Counsel for Mr Zogiannis went further and submitted that the only conclusion reasonably open to the Magistrate on the evidence before the Court was that
Mr Zogiannis had suffered loss and that the measure of his loss was the uncontroverted pre-accident value of the car less its post-accident value. However, by deciding the case on the basis that he did, the Magistrate did not make the relevant findings of fact that would oblige him to find in favour of Mr Zogiannis and it is not open to this Court to “second guess” the factual findings in the light of the evidence before the Magistrate.[22] The case must be remitted to the Magistrate for determination in accordance with the law.
[22]Price Street Professional Care Pty Ltd v Commissioner of Taxation (2007) 243 ALR 728 at [29] (Kenny, Edmonds and Greenwood JJ).
Cross Appeal
The cross appeal on behalf of Mr Stevens identified two alleged errors. The first alleged error is that the Magistrate erred in allowing the loss assessor’s fee of $330 when there was no evidence from Mr Zogiannis that he had paid or incurred that fee and no evidence that the loss assessor had charged or rendered an invoice for that fee. There is no merit whatsoever in this alleged error.

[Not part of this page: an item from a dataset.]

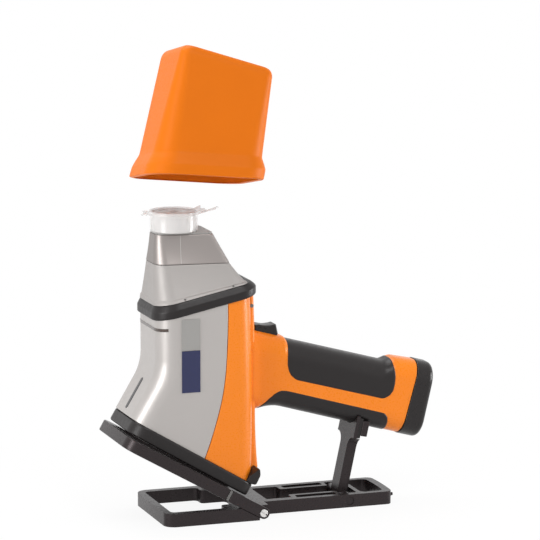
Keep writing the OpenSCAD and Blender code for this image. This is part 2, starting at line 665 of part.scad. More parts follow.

Apart from the fact that the invoice was put into evidence before the Magistrate and not controverted, the submission was not put below to the Magistrate. The argument before the Magistrate proceeded on behalf of Mr Stevens on the basis that the only issue concerning recoverability of the loss assessor’s fee was the proper characterisation of that fee, whether as a head of damage (as contended for Mr Zogiannis) or a disbursement
(as contended for Mr Stevens). It is not open now to assert that the evidence was deficient when the point was not taken below.[23]
[23]Chen v Chan [2008] VSCA 280 at [42] – [48] per Maxwell P, Redlich JA and Forrest AJA; Gould v Mount Oxide Mines Ltd (in liq) (1916) 22 CLR 490. See also Dare v Pulham (1982) 148 CLR 658 at 664 (Murphy, Wilson, Brennan, Deane and Dawson JJ); Banque Commerciale SA, En liquidation v Akhil Holdings Ltd (1990) 169 CLR 279; Whisprun Pty Ltd v Dixon (2003) 77 ALJR 1598, [52] (Gleeson CJ, McHugh and Gummow JJ); Mann v Medical Practitioners Board of Victoria [2004] VSCA 148 at [24] (per Nettle J).
The second alleged error is that the Magistrate erred in the exercise of his discretion regarding costs by not taking into account certain “matters or facts”. This is a factual challenge to the merits of the exercise of discretion by the Magistrate on the award of costs and no identifiable error of law in the way in which that discretion has been exercised has been shown.
Accordingly I propose to make the following orders:
1. The appeal is allowed.
2. The orders of the Magistrates’ Court are set aside.
3. The case is remitted to the Magistrate for determination in accordance with the law.
4. The cross appeal is dismissed.
5. The respondent is to pay the appellant’s costs of the appeal.